[begin The data]

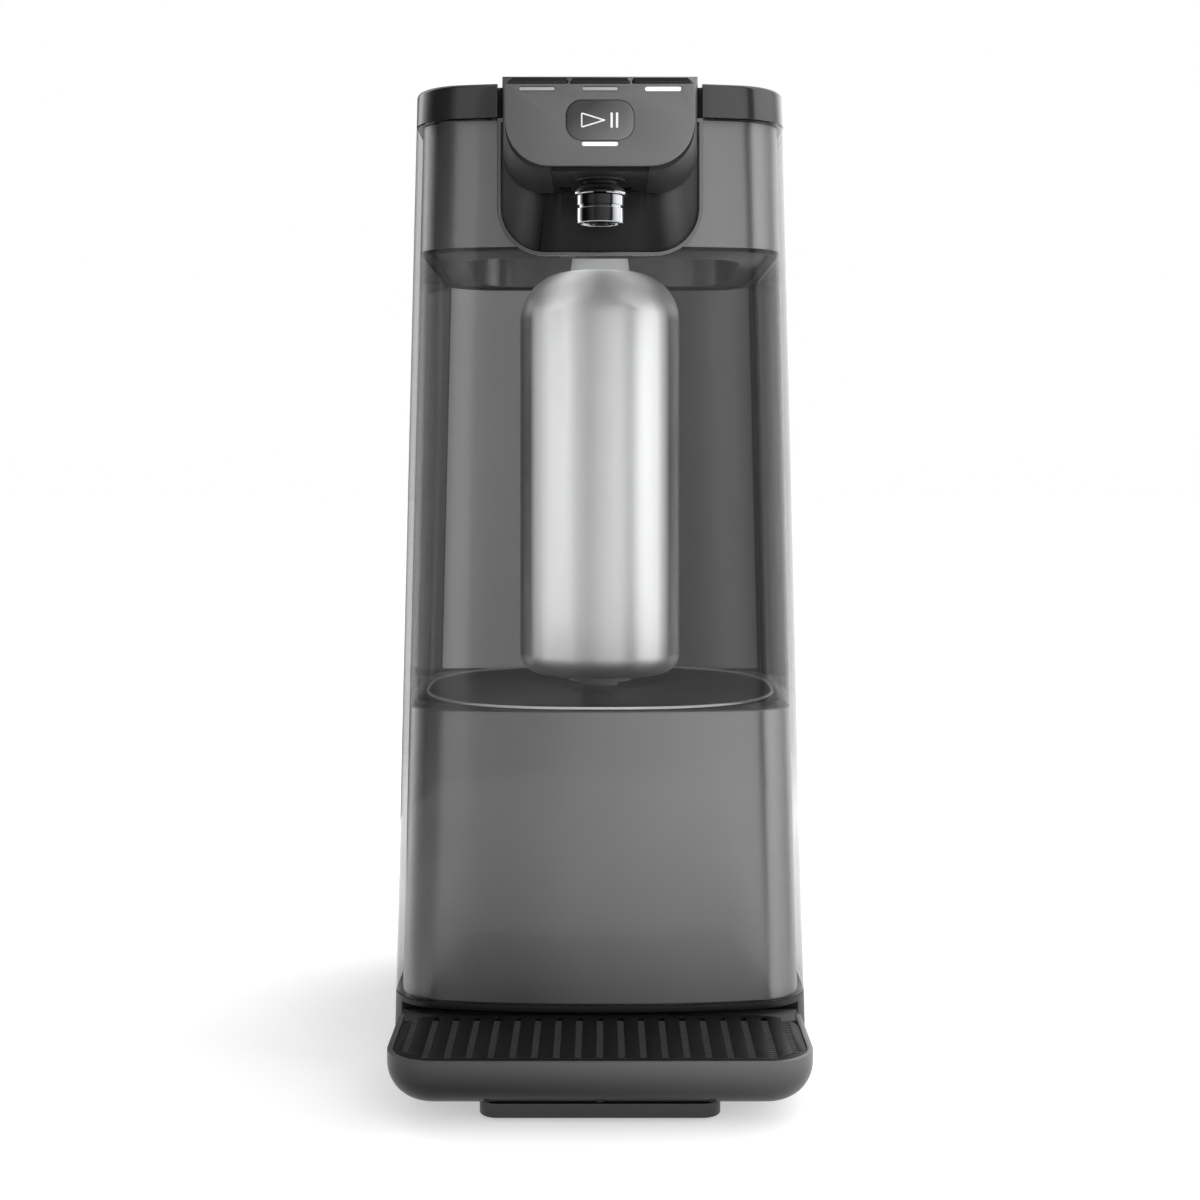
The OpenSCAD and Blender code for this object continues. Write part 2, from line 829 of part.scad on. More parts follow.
module lid_hinge_pin() {
    color(steel) translate([-26.5, hinge_y, hinge_z]) rotate([0, 90, 0]) cylinder(r = pin_r, h = 53);
}

// ---------- filter ----------

canister_low = tank_floor_top + 3;
canister_top = 285.6;
shoulder_r = 19;
canister_foot_r = 8;

module filter_canister() {
    color(steel) translate([0, filter_y, 0]) rotate_extrude() {
        translate([0, canister_low + canister_foot_r])
            square([canister_r, canister_top - shoulder_r - canister_low - canister_foot_r]);
        translate([0, canister_low]) square([canister_r - canister_foot_r, 20]);
        translate([canister_r - canister_foot_r, canister_low + canister_foot_r]) circle(r = canister_foot_r);
        translate([0, canister_top - shoulder_r - 1]) square([canister_r - shoulder_r, shoulder_r + 1]);
        intersection() {
            translate([canister_r - shoulder_r, canister_top - shoulder_r]) circle(r = shoulder_r);
            translate([0, canister_top - shoulder_r - 1]) square([canister_r, shoulder_r + 1]);
        }
    }
}

module filter_neck() {
    color(pale) translate([0, filter_y, canister_top]) {
        cylinder(r1 = 11.3, r2 = 10.2, h = 9);
        translate([0, 0, 9]) cylinder(r = 10.2, h = 5);
        difference() {
            translate([-2.5, -10, 14]) cube([5, 20, 8]);
            translate([-3, 0, 16]) rotate([0, 90, 0]) cylinder(r = 1.2, h = 6);
        }
    }
}

nipple_r = 7.04;

module filter_nipple() {
    color(pale) translate([0, filter_y, 0]) difference() {
        union() {
            translate([0, 0, deck_top - 10]) cylinder(r = nipple_r, h = canister_low - deck_top + 10);
            translate([0, 0, tank_floor_top + 0.4]) cylinder(r = 12, h = canister_low - tank_floor_top - 0.4);
        }
        translate([0, 0, deck_top - 11]) cylinder(r = 3, h = 12);
        difference() {
            translate([0, 0, deck_top - 6]) cylinder(r = 9, h = 2.2);
            translate([0, 0, deck_top - 7]) cylinder(r = 5, h = 5);
        }
    }
}

module filter_o_ring() {
    color(black) translate([0, filter_y, deck_top - 4.9])
        rotate_extrude() translate([6.04, 0]) circle(r = 0.98);
}

// ---------- drip tray ----------

// Dish with a rounded lower edge at its front and sides; its back is open-ended at rear.
module dish(half_w, front, rear, low, high, corner, fillet) {
    corner_x = half_w - corner;
    corner_y = front + corner;
    for (x = [-corner_x, corner_x]) translate([x, corner_y, low])
        rotate_extrude() edge_profile(corner, high - low, fillet);
    for (side = [0, 1]) mirror([side, 0, 0]) translate([corner_x, rear, low]) rotate([90, 0, 0])
        linear_extrude(rear - corner_y) edge_profile(corner, high - low, fillet);
    translate([-corner_x, corner_y, low]) rotate([90, 0, 90]) mirror([1, 0, 0])
        linear_extrude(2 * corner_x) edge_profile(corner, high - low, fillet);
    span([-corner_x - nothing, corner_y - nothing, low], [corner_x + nothing, rear, high]);
}

module edge_profile(w, h, r) {
    square([w - r, h]);
    translate([0, r]) square([w, h - r]);
    translate([w - r, r]) intersection() {
        circle(r = r);
        translate([0, -r]) square([r, r + nothing]);
    }
}

module drip_tray() {
    color(dark) difference() {
        dish(tray_w / 2, tray_front, tray_rear, tray_bottom, tray_top, tray_corner_r, tray_fillet);
        difference() {
            dish(tray_w / 2 - tray_wall, tray_front + tray_wall, tray_rear - tray_wall,
                 tray_bottom + 2, tray_top + 1, tray_corner_r - tray_wall, tray_fillet - tray_wall);
            // ribs that carry the grille
            for (x = [-36, 0, 36])
                span([x - 1, tray_front, tray_bottom], [x + 1, tray_rear, tray_top - grille_t - 0.5]);
            // shelf behind the grille, under the base's front lip
            span([-tray_w / 2, front_y - 0.4, tray_top - 2.2], [tray_w / 2, tray_rear, tray_top + 2]);
        }
    }
}

module grille() {
    inset = tray_wall + gap;
    row_pitch = (tray_w - 2 * inset - 8) / (hole_rows - 1);
    hole_pitch = 4;
    grille_len = front_y - 0.4 - gap - tray_front - inset;
    color(black) translate([0, 0, tray_top - grille_t - 0.3]) linear_extrude(grille_t) difference() {
        translate([0, tray_front + inset + grille_len / 2])
            round_rect(tray_w - 2 * inset, grille_len, tray_corner_r - inset);
        for (i = [0 : hole_rows - 1], j = [0 : holes_per_row - 1])
            translate([(i - (hole_rows - 1) / 2) * row_pitch, tray_front + 7 + j * hole_pitch])
                circle(r = 0.6);
    }
}

front_pad();
rear_feet();
front_foot();
base_pan();
base_screws();
front_shell();
rear_cover();
rear_screws();
cable_gland();
lower_housing();
tank();
tank_gasket();
back_panel();
upper_collar();
bay_cover();
tank_fitting();
pump_motor();
pump_head();
pump_cradle();
heater();
heater_clips();
power_board();
power_parts();
suction_hose();
feed_hose();
riser_hose();
dispense_valve();
spout_hose();
spout_panel();
panel_bead();
head_shell();
head_cover();
head_face();
head_screws();
control_board();
mode_switches();
face_board();
play_switch();
light_bar_left();
light_bar_centre();
light_bar_right();
play_light_bar();
spout_neck();
spout_collar();
spout_barrel();
aerator();
mode_button_left();
mode_button_centre();
mode_button_right();
play_button();
lid();
lid_seal();
lid_hinge_pin();
filter_canister();
filter_neck();
filter_nipple();
filter_o_ring();
drip_tray();
grille();
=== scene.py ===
"""Dressed model of a slim countertop water dispenser.

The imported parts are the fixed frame. Each sub-assembly is a class that holds its
sizes and builds its own meshes, and each finish is a small frozen dataclass.
"""

import json
import logging
import math
from dataclasses import dataclass, field
from enum import Enum
from typing import Any, Callable, Iterable, Optional, Sequence

import bmesh
import bpy
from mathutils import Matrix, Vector


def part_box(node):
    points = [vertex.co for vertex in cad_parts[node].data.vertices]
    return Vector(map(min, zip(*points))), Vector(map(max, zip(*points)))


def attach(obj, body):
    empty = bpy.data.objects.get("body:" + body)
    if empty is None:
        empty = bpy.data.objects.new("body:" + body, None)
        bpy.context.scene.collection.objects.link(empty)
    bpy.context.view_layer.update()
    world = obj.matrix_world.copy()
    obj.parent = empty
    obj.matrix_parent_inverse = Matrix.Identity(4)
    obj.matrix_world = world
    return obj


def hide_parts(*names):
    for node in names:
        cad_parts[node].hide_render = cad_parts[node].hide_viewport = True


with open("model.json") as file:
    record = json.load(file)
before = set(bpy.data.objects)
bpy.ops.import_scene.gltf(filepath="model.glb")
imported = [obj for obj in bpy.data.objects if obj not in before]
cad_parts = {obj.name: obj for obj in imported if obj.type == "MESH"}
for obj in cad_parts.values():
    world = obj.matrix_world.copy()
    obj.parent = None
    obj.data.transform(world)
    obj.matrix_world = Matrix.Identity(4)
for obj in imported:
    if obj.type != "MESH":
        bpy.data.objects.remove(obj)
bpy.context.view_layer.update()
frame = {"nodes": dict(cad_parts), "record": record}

MM = 0.001
MERGE = 1e-6  # points closer than this are one
NEAR = 1e-5  # reach of a pick by place
SQUARE_ON = 0.9  # least share of a direction that counts as along its axis
RING_POWER = 2.6  # of the rounded ring on the deck, between an ellipse and a box
BOW_R = 260 * MM  # of the column's bowed front
WHITE = (1.0, 1.0, 1.0)
BLACK = (0.0, 0.0, 0.0)
ALONG_Z = (0, 0, 1)
log = logging.getLogger("dispenser")

Place = tuple[float, float, float]
Test = Callable[[Vector, Vector], bool]


def middle(node: str) -> Vector:
    """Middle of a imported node's box."""
    low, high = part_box(node)
    return (low + high) / 2


# ---------------------------------------------------------------- shader tools


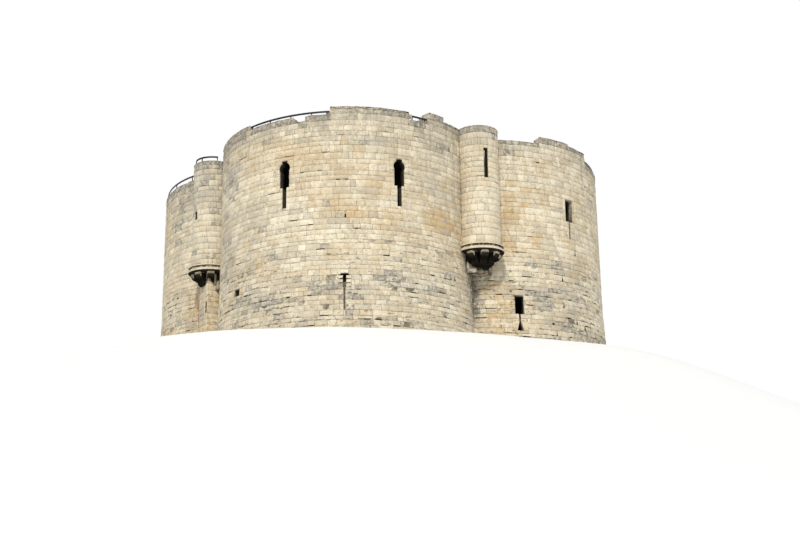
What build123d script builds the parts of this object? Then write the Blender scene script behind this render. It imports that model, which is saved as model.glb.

[end The data]

• _Exercise task_
Begin at the line containing "front_pad();", end at the line containing "zip(*points))), Vector(map(max, zip(*points)))", and reproduce every line in that range exactly, both ends included.

• _In response_
front_pad();
rear_feet();
front_foot();
base_pan();
base_screws();
front_shell();
rear_cover();
rear_screws();
cable_gland();
lower_housing();
tank();
tank_gasket();
back_panel();
upper_collar();
bay_cover();
tank_fitting();
pump_motor();
pump_head();
pump_cradle();
heater();
heater_clips();
power_board();
power_parts();
suction_hose();
feed_hose();
riser_hose();
dispense_valve();
spout_hose();
spout_panel();
panel_bead();
head_shell();
head_cover();
head_face();
head_screws();
control_board();
mode_switches();
face_board();
play_switch();
light_bar_left();
light_bar_centre();
light_bar_right();
play_light_bar();
spout_neck();
spout_collar();
spout_barrel();
aerator();
mode_button_left();
mode_button_centre();
mode_button_right();
play_button();
lid();
lid_seal();
lid_hinge_pin();
filter_canister();
filter_neck();
filter_nipple();
filter_o_ring();
drip_tray();
grille();
=== scene.py ===
"""Dressed model of a slim countertop water dispenser.

The imported parts are the fixed frame. Each sub-assembly is a class that holds its
sizes and builds its own meshes, and each finish is a small frozen dataclass.
"""

import json
import logging
import math
from dataclasses import dataclass, field
from enum import Enum
from typing import Any, Callable, Iterable, Optional, Sequence

import bmesh
import bpy
from mathutils import Matrix, Vector


def part_box(node):
    points = [vertex.co for vertex in cad_parts[node].data.vertices]
    return Vector(map(min, zip(*points))), Vector(map(max, zip(*points)))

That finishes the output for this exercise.